Conducting carbon emission trading pilot programs. In 2011, the National Development and Reform Commission initiated pilot programs for carbon emissions trading in Beijing, Tianjin, Shanghai, Chongqing, Hubei, Guangdong and Shenzhen. The designated areas strengthened organization and leadership, established professional teams and earmarked funds for the pilot programs. They organized the compiling of an implementation plan for the carbon emission trading pilot program, defining the overall concept, objectives, key tasks, safeguards and project schedules. They studied and formulated regulations for the carbon emission trading pilot program and worked out the basic rules for the program. They have calculated and defined overall caps for greenhouse gas emissions in their regions, and formulated plans for distributing specific emissions targets. To develop a support system for the pilot programs, regulatory as well as registration and recording systems have been established and trading platforms have been developed in each pilot area. Beijing, Shanghai and Guangdong launched their pilot programs on March 28, August 16, and September 11, 2012, respectively.
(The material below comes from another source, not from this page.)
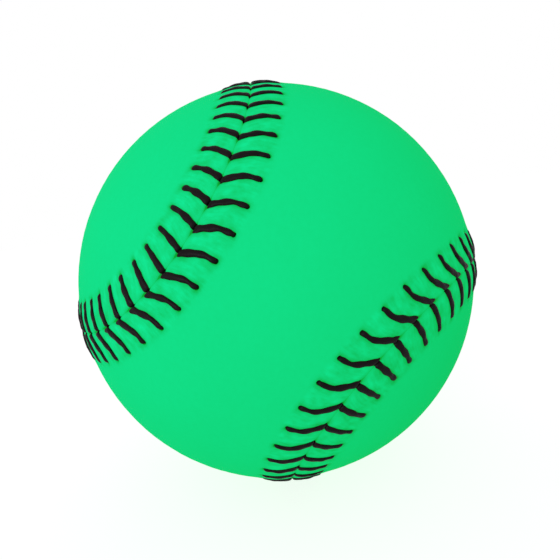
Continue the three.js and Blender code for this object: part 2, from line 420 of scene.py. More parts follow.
def stitched_band(side):
    """Along, across and height for every corner of the band, and its looks."""
    along, across, from_hole = band_corners(side)
    index = column_stitch[:, None]
    between = between_arms(along, across, index, side)
    puff = between * (1 - smooth_step(across, stitch_knee, band_end)) * smooth_step(across, 0, 1)
    groove = bell(arm_distance(along, across, index, side), groove_width)
    roll = np.exp(-rows / edge_radius)
    dimple = bell(from_hole, dimple_width)
    height = ridge(across) + puff_height * puff
    height -= groove_depth * groove + edge_roll * roll + dimple_depth * dimple

    # The shade is painted shade: lower in the grooves, at the rolled edge, round the holes, just ahead of
    # each joint, next to the arms and over the whole gathered band.
    tip = bell(joint_distance(column_places(side), tip_ahead), tip_length) * bell(across, tip_width)
    gathered = 1 - smooth_step(across, stitch_reach, pucker_end)
    shade = plain_shade - gathered_shade * gathered - arm_shadow * gathered * (1 - between)
    shade -= groove_shadow * groove + roll_shadow * roll + dimple_shadow * dimple + tip_shadow * tip
    pucker = smooth_step(across, *pucker_start) * gathered
    fold = along - joint_lead * arm_rise(across)
    looks = {"shade": shade, "pucker": pucker, "fold": fold, "across": side * across}
    return along, across, height, looks


print(f"a groove is {groove_depth} mm deep, and a puff {puff_height} mm high")

# %% [markdown]
# ## From the band to the middle
# Past the band the cover is plain, and small faces would be wasted there. Each ring further in has
# half the points of the last, and the middle is filled by arcs from one side of the panel to the
# other. A grid fill in Blender does something like it, but arcs of great circles keep to the ball.

# %% Joining rows of points
ring_distances = [8.0, 9.1, 10.8]
field_step = 2.2


def zip_rows(row, following):
    """Triangles between two rows of points, whatever their counts."""
    faces, i, j = [], 0, 0
    while i < len(row) - 1 or j < len(following) - 1:
        row_first = (i + 1) * (len(following) - 1) <= (j + 1) * (len(row) - 1)
        if j == len(following) - 1 or (i < len(row) - 1 and row_first):
            faces.append((row[i], row[i + 1], following[j]))
            i += 1
        else:
            faces.append((row[i], following[j + 1], following[j]))
            j += 1
    return faces


def halving_strip(outer, inner):
    """Triangles between a ring and one with half its points."""
    a, b, c = outer[0::2], outer[1::2], np.roll(outer, -2)[0::2]
    d, e = inner, np.roll(inner, -1)
    return np.concatenate([np.stack([a, b, d], 1), np.stack([b, e, d], 1), np.stack([b, c, e], 1)])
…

(III). Carrying out Low-carbon Pilot Programs in Relevant Areas
Studying and starting trials of low-carbon industry park, communities and commerce. The National Development and Reform Commission organized studies to establish an evaluation index and support policies for low-carbon industrial experimental zones, communities and commerce, in order to define low-carbon development modes and policies suited to China's actual conditions.
Beginning trials of low-carbon products. The National Development and Reform Commission has organized research into methods of calculating product carbon emissions, established standards and identification and certification systems for low-carbon products. It has also published the Interim Procedures for the Low-carbon Product Certification Management as a guide to creating low-carbon consumption patterns.
Selecting cities to pilot low-carbon transport systems. In 2011, the Ministry of Transport initiated pilot projects for the construction of low-carbon transport systems, with an emphasis on road and river transport and urban passenger transport. Ten cities - Tianjin, Chongqing, Shenzhen, Xiamen, Hangzhou, Nanchang, Guiyang, Baoding, Wuxi and Wuhan - were selected to carry out the initial trials. A further 16 cities - Beijing, Kunming, Xi'an, Ningbo, Guangzhou, Shenyang, Harbin, Huai'an, Yantai, Haikou, Chengdu, Qingdao, Zhuzhou, Bengbu, Shiyan and Jiyuan - were named the second batch of pilot cities in February, 2012. The trial cities have accelerated the construction of low-carbon transport systems by constructing low-carbon transport infrastructure, employing low-carbon vehicles, optimizing transport planning and operating methods, creating intelligent traffic projects, improving public transport information services, and establishing and improving carbon emissions management systems.
Carrying out green and low-carbon pilot and demonstration projects in key small towns. In 2011, the Ministry of Finance, the Ministry of Housing and Urban-Rural Development and the National Development and Reform Commission jointly launched the green and low-carbon pilot and demonstration project for key small towns. Seven small towns were selected to take part in the project - Gubeikou Town in Miyun County, Beijing; Daqiuzhuang Town in Jinghai County, Tianjin; Haiyu Town in Changshu, Suzhou City, Jiangsu Province; Sanhe Town, in Feixi County, Hefei City, Anhui Province; Guankou Town in Jimei District, Xiamen City, Fujian Province; Xiqiao Town, in Nanhai District, Foshan City, Guangdong Province; and Mudong Town in Banan District, Chongqing. Taking into account their level of social and economic development, geographical features, as well as resources and environment, the participating towns are systematically exploring suitable development models. General and specific plans have been formulated and improved to address issues such as effectively utilizing land and other resources, rationally allocating construction land, strengthening eco-environment development, improving the living environment, strengthening infrastructure, boosting public services, and guiding the orderly creation of population and industrial districts.